◆ What is expected
Return exactly the listing's lines, from its first line to the line holding "rolled hinge tube.", ends included.

◆ Data block
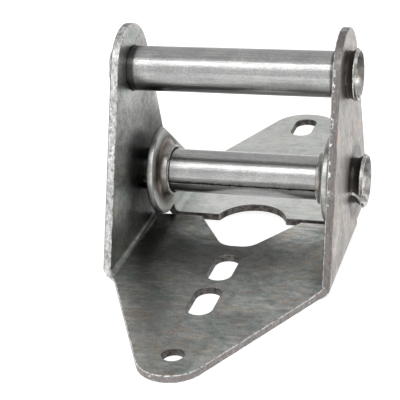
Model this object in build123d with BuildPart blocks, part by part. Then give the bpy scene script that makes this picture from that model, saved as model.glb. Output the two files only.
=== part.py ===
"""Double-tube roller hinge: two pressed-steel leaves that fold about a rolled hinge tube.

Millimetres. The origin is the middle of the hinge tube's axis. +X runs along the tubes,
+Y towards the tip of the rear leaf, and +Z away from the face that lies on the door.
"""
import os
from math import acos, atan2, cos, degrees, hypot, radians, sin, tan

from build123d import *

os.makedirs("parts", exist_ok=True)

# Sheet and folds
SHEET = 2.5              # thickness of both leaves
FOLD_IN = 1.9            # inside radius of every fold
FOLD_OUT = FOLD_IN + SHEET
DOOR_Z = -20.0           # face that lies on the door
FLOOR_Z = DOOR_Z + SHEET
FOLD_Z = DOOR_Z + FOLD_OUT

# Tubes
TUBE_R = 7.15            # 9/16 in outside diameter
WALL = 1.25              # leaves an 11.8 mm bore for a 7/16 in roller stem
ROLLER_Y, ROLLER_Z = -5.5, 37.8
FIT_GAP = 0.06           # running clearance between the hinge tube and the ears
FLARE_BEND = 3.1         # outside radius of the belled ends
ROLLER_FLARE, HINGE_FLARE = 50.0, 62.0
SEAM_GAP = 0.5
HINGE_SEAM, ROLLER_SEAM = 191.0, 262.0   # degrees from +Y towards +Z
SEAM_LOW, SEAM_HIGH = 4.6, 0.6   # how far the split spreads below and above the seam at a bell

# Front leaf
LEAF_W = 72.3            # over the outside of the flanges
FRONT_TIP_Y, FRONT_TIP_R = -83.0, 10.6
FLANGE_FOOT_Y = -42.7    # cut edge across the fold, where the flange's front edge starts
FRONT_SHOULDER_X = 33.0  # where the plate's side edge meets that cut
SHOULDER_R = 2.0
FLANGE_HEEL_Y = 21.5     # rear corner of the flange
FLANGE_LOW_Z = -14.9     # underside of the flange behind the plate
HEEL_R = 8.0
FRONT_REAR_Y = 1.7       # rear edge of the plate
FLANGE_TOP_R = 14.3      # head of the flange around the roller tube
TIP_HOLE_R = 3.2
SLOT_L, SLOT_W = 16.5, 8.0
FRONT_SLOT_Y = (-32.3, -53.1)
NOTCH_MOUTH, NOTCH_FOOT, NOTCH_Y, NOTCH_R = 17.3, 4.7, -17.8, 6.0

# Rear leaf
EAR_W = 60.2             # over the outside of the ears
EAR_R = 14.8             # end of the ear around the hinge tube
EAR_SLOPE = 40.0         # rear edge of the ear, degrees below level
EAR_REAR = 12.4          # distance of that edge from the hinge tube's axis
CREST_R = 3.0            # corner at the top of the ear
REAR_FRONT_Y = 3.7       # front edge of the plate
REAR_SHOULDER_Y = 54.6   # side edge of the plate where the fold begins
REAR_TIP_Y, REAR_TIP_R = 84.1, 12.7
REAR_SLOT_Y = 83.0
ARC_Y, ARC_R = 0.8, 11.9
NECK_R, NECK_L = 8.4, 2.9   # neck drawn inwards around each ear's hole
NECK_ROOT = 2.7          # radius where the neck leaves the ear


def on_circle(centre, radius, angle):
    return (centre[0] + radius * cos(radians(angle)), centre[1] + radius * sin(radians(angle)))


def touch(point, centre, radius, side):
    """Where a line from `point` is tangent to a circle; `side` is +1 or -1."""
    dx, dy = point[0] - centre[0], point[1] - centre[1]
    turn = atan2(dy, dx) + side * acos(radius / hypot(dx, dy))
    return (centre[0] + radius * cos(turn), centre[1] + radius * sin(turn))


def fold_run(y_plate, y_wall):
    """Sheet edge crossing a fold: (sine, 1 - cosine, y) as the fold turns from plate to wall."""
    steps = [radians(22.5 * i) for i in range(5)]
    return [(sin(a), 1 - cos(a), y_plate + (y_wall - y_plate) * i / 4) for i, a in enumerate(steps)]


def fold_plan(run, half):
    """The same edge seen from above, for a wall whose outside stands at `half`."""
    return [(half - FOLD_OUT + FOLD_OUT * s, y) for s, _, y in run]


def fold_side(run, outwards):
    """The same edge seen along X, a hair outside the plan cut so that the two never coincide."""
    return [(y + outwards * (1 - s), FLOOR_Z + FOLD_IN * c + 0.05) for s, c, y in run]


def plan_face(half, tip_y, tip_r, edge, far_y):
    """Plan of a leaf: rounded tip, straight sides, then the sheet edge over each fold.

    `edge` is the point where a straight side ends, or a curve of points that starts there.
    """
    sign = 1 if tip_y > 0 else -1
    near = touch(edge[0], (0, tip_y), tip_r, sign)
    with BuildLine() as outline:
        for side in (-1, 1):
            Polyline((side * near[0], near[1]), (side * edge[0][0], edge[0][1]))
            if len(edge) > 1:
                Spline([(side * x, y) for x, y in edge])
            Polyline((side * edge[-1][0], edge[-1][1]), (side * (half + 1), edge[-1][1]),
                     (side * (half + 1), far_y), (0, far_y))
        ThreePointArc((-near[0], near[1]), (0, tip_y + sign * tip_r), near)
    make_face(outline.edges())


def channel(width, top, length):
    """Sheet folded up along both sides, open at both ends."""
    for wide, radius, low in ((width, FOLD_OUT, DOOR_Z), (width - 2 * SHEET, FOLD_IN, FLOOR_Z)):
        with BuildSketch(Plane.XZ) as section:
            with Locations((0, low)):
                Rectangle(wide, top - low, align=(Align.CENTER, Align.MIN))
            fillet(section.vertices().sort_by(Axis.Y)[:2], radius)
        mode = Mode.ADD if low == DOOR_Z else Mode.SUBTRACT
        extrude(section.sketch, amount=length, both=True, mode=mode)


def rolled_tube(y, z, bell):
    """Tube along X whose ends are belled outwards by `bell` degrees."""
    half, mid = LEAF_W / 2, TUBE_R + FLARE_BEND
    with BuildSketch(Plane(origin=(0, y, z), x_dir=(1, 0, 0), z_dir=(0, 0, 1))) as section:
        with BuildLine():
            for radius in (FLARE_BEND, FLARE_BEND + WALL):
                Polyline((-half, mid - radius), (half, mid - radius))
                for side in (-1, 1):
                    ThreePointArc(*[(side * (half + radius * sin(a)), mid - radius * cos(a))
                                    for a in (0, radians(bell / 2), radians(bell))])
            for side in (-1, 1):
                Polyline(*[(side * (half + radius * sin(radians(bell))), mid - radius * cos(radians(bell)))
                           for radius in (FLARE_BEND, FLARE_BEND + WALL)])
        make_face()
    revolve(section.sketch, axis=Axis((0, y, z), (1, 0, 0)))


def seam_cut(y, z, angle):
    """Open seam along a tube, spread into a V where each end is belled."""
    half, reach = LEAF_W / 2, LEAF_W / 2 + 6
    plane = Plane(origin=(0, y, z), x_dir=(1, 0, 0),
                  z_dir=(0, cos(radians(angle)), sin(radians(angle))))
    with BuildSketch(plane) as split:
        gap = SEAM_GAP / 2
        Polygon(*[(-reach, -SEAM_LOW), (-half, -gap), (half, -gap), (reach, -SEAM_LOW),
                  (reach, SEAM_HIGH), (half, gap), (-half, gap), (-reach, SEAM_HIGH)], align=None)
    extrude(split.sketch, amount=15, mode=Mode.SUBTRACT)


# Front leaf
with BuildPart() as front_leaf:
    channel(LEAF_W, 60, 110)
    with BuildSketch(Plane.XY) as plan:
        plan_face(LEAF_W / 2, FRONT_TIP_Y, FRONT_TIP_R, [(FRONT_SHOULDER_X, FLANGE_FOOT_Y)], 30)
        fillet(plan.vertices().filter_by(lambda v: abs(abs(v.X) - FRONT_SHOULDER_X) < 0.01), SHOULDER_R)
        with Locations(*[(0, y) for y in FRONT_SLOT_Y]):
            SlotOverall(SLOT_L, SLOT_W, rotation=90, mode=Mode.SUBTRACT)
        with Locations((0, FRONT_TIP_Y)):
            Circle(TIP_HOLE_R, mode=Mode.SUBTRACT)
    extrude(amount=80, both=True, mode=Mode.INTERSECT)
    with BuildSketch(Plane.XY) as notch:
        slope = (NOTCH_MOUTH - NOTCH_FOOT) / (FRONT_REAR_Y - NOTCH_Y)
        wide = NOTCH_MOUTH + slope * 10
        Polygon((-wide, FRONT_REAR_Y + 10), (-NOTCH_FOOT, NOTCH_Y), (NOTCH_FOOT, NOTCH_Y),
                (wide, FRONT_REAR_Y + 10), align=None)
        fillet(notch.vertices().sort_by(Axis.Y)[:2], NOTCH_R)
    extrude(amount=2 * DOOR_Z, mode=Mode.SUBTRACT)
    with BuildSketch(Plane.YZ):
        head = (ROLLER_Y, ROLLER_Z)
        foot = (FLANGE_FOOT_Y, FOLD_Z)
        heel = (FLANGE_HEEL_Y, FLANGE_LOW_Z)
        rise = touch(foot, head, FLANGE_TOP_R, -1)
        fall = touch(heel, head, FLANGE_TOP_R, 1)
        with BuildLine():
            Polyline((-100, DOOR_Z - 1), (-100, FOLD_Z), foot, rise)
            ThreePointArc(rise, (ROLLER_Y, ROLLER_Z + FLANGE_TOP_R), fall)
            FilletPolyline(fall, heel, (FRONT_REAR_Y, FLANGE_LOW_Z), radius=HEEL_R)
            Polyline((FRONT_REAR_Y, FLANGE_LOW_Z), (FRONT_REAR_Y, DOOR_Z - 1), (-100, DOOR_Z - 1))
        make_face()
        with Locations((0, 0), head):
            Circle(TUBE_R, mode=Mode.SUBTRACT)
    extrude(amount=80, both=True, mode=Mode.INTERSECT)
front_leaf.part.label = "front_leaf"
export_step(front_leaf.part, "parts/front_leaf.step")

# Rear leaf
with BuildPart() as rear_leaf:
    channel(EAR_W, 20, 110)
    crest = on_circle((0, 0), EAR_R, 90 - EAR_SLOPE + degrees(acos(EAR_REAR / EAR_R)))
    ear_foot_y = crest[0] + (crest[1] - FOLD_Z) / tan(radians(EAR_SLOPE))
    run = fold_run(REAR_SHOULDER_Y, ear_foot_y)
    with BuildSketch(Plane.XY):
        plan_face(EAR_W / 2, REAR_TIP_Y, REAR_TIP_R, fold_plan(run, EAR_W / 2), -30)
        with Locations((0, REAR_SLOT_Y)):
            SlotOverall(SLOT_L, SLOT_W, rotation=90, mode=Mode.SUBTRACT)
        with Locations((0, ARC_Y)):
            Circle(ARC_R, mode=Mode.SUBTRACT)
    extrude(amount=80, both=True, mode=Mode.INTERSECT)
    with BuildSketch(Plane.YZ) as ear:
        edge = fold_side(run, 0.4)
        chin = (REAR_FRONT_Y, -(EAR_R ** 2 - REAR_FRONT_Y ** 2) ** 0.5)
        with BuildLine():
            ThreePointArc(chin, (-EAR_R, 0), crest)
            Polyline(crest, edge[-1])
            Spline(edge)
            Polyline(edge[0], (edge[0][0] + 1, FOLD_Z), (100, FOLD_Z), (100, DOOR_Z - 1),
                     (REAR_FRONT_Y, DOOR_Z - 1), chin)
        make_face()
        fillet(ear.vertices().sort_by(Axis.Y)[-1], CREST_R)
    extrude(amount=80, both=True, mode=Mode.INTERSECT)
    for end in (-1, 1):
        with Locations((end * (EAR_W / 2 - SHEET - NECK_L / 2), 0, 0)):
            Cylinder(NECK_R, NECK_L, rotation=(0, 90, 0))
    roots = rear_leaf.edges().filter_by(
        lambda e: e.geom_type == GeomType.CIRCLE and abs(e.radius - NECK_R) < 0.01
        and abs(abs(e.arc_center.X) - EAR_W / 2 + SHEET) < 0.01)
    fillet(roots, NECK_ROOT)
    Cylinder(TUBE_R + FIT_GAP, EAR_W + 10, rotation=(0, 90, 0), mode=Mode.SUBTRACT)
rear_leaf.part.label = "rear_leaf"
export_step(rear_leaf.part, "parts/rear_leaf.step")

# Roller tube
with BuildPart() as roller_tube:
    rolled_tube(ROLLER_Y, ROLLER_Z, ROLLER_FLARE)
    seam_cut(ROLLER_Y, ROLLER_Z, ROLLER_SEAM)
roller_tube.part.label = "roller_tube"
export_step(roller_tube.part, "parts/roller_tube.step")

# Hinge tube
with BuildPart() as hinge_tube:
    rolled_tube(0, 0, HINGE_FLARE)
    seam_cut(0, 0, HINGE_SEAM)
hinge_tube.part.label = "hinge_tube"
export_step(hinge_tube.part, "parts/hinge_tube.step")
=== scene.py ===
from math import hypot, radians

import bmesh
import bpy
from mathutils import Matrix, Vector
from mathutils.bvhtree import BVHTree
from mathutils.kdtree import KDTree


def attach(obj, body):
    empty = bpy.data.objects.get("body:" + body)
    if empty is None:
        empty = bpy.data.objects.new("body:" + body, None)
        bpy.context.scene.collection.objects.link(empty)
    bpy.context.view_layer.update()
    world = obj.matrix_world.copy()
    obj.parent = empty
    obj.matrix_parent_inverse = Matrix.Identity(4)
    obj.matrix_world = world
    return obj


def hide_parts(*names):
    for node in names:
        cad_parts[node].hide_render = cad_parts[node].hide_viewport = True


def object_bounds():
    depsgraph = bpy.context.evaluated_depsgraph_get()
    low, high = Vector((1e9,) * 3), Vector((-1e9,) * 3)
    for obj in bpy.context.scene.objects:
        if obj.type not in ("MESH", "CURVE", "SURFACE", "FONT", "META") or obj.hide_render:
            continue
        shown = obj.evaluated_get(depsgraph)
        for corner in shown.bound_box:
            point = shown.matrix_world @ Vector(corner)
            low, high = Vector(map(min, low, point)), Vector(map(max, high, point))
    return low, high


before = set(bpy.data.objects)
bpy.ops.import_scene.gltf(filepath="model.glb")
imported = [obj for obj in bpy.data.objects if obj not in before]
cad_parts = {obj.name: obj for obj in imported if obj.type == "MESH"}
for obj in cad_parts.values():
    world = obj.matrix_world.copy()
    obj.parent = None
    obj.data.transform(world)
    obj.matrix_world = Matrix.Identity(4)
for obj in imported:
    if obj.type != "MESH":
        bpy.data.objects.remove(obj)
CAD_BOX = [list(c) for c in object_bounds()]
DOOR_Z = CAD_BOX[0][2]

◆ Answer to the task
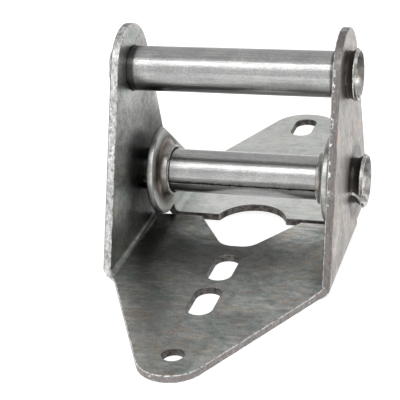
Model this object in build123d with BuildPart blocks, part by part. Then give the bpy scene script that makes this picture from that model, saved as model.glb. Output the two files only.
=== part.py ===
"""Double-tube roller hinge: two pressed-steel leaves that fold about a rolled hinge tube.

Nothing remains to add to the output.